• **WHAT THE TASK REQUIRES**
Your task is to repeat all of the material exactly.

• **GIVEN DATA**
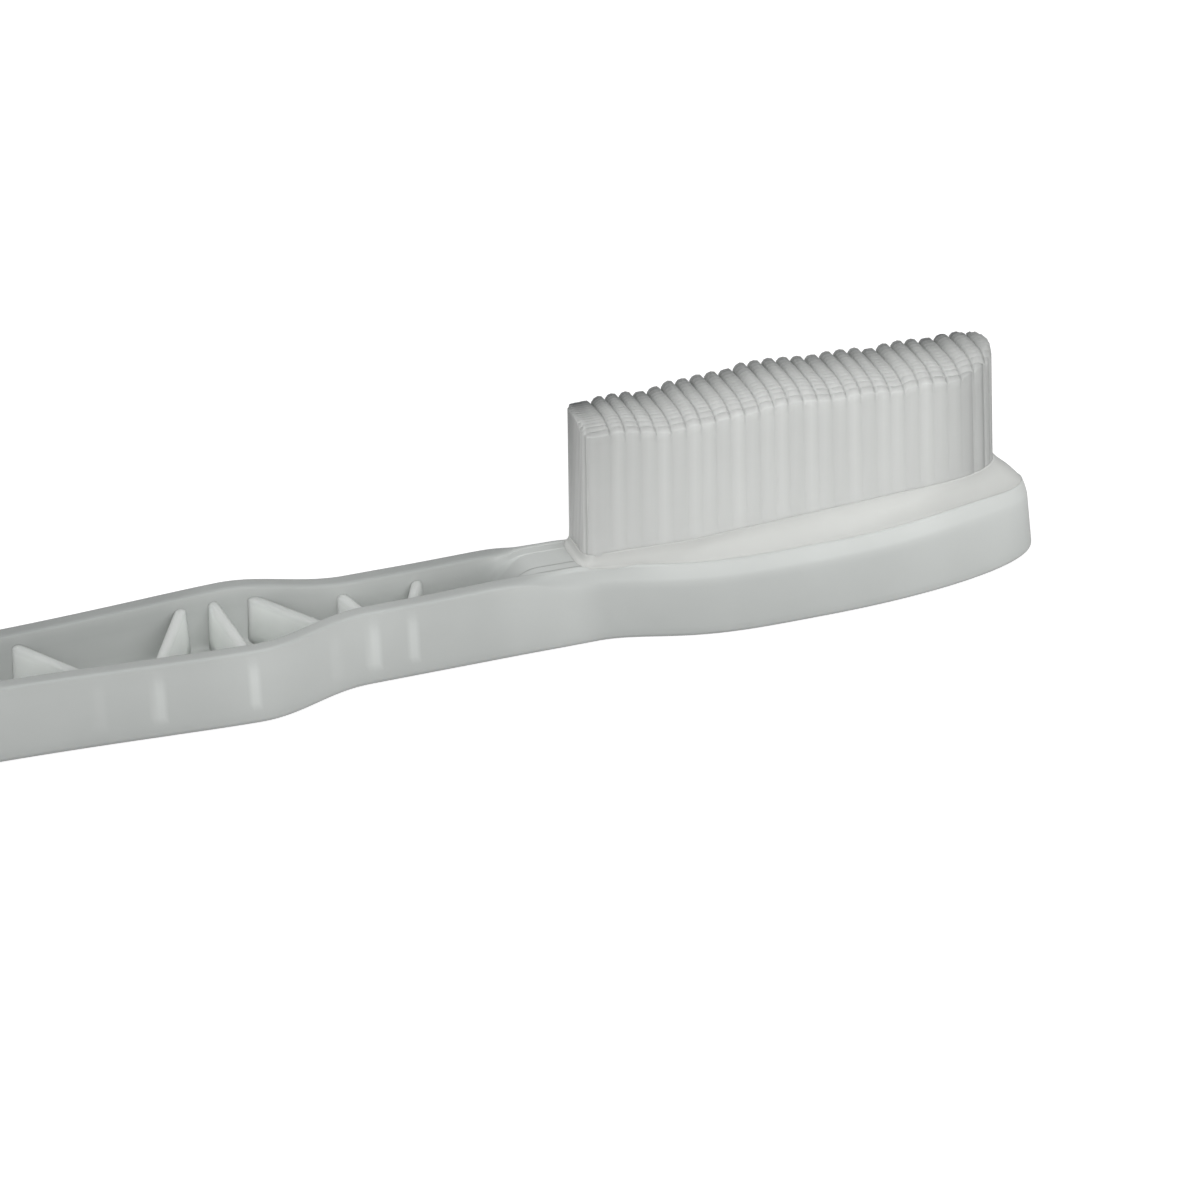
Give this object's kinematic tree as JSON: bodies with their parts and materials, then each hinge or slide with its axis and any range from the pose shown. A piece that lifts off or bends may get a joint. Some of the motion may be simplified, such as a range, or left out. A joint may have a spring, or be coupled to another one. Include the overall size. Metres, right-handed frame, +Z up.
{
  "type": "manual toothbrush",
  "caption": "Manual toothbrush with a hollow ribbed handle, a slim neck and a rounded head carrying a soft pad with a dense block of fine moulded bristles.",
  "frame": {"origin": "on the flat back, halfway along the brush and on its middle line", "axes": "+X towards the tip of the head, +Y across the brush to its left side, +Z up from the flat back towards the bristle tips"},
  "size_m": [0.168, 0.011, 0.0171],
  "materials": {
    "milky_plastic": "satin, milky translucent",
    "soft_pad": "satin, milky translucent",
    "soft_bristle": "satin, milky translucent"
  },
  "bodies": {
    "root": {"grip_trough": "milky_plastic", "grip_ribs": "milky_plastic", "neck_trough": "milky_plastic", "neck_ribs": "milky_plastic", "head_tray": "milky_plastic", "bristle_pad": "soft_pad", "bristle_row_01": "soft_bristle", "bristle_row_02": "soft_bristle", "bristle_row_03": "soft_bristle", "bristle_row_04": "soft_bristle", "bristle_row_05": "soft_bristle", "bristle_row_06": "soft_bristle", "bristle_row_07": "soft_bristle", "bristle_row_08": "soft_bristle", "bristle_row_09": "soft_bristle", "bristle_row_10": "soft_bristle", "bristle_row_11": "soft_bristle", "bristle_row_12": "soft_bristle", "bristle_row_13": "soft_bristle"}
  },
  "joints": []
}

• **TASK RESPONSE**
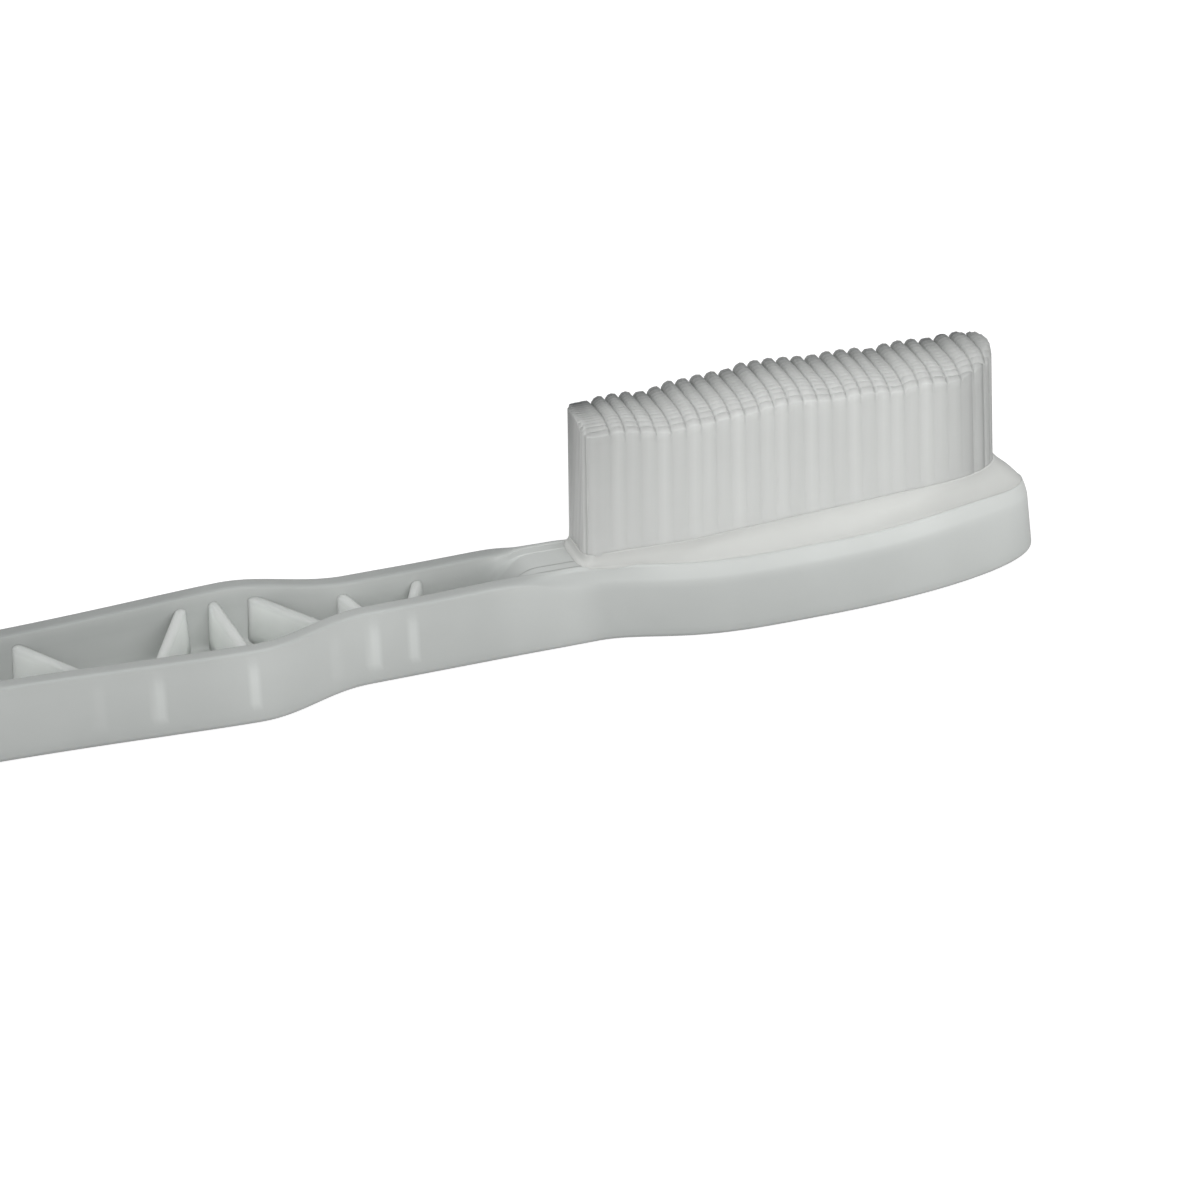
Give this object's kinematic tree as JSON: bodies with their parts and materials, then each hinge or slide with its axis and any range from the pose shown. A piece that lifts off or bends may get a joint. Some of the motion may be simplified, such as a range, or left out. A joint may have a spring, or be coupled to another one. Include the overall size. Metres, right-handed frame, +Z up.
{
  "type": "manual toothbrush",
  "caption": "Manual toothbrush with a hollow ribbed handle, a slim neck and a rounded head carrying a soft pad with a dense block of fine moulded bristles.",
  "frame": {"origin": "on the flat back, halfway along the brush and on its middle line", "axes": "+X towards the tip of the head, +Y across the brush to its left side, +Z up from the flat back towards the bristle tips"},
  "size_m": [0.168, 0.011, 0.0171],
  "materials": {
    "milky_plastic": "satin, milky translucent",
    "soft_pad": "satin, milky translucent",
    "soft_bristle": "satin, milky translucent"
  },
  "bodies": {
    "root": {"grip_trough": "milky_plastic", "grip_ribs": "milky_plastic", "neck_trough": "milky_plastic", "neck_ribs": "milky_plastic", "head_tray": "milky_plastic", "bristle_pad": "soft_pad", "bristle_row_01": "soft_bristle", "bristle_row_02": "soft_bristle", "bristle_row_03": "soft_bristle", "bristle_row_04": "soft_bristle", "bristle_row_05": "soft_bristle", "bristle_row_06": "soft_bristle", "bristle_row_07": "soft_bristle", "bristle_row_08": "soft_bristle", "bristle_row_09": "soft_bristle", "bristle_row_10": "soft_bristle", "bristle_row_11": "soft_bristle", "bristle_row_12": "soft_bristle", "bristle_row_13": "soft_bristle"}
  },
  "joints": []
}